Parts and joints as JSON
════

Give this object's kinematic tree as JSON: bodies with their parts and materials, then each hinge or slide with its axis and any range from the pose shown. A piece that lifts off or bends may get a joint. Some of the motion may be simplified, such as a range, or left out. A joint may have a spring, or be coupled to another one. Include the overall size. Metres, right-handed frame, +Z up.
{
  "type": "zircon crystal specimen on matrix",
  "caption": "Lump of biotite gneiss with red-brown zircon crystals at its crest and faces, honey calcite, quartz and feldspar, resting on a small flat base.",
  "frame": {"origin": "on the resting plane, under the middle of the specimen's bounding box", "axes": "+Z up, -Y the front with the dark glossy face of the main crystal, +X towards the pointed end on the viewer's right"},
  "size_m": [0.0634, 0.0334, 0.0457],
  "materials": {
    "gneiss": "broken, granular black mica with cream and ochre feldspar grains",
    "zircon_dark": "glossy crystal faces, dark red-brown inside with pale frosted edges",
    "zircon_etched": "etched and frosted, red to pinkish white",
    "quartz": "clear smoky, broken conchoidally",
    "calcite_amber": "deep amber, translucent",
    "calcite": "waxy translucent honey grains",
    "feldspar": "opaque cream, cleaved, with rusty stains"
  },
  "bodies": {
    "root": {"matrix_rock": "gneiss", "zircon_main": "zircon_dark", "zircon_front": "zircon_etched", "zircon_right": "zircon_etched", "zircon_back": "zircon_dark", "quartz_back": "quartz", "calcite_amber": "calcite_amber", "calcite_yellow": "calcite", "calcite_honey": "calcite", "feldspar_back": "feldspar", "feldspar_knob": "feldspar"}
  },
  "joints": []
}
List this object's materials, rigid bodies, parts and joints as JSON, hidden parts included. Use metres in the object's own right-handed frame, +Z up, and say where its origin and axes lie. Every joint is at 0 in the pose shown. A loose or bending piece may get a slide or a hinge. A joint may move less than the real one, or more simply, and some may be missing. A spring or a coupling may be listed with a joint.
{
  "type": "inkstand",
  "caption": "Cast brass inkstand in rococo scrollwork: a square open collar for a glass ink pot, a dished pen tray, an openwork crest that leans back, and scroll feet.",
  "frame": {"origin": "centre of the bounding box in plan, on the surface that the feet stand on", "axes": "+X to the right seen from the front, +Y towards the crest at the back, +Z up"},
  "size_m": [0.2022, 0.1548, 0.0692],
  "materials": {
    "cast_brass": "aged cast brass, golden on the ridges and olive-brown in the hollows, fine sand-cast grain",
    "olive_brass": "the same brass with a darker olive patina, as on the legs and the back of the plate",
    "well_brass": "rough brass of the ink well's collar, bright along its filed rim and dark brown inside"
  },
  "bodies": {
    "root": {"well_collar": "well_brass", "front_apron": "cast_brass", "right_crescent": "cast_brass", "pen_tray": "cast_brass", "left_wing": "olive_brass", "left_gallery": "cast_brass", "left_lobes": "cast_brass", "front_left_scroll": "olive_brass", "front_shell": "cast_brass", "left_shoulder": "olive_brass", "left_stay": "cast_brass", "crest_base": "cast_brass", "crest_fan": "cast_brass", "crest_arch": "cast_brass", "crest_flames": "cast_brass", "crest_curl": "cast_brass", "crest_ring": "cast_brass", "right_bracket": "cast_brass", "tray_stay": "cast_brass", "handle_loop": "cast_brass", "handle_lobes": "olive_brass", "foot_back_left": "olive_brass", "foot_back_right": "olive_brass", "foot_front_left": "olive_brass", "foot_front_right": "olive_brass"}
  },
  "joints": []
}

════

Task statement: Filter the listing above by the word "shown"; copy each line that passes.

Result of this exercise:
Give this object's kinematic tree as JSON: bodies with their parts and materials, then each hinge or slide with its axis and any range from the pose shown. A piece that lifts off or bends may get a joint. Some of the motion may be simplified, such as a range, or left out. A joint may have a spring, or be coupled to another one. Include the overall size. Metres, right-handed frame, +Z up.
List this object's materials, rigid bodies, parts and joints as JSON, hidden parts included. Use metres in the object's own right-handed frame, +Z up, and say where its origin and axes lie. Every joint is at 0 in the pose shown. A loose or bending piece may get a slide or a hinge. A joint may move less than the real one, or more simply, and some may be missing. A spring or a coupling may be listed with a joint.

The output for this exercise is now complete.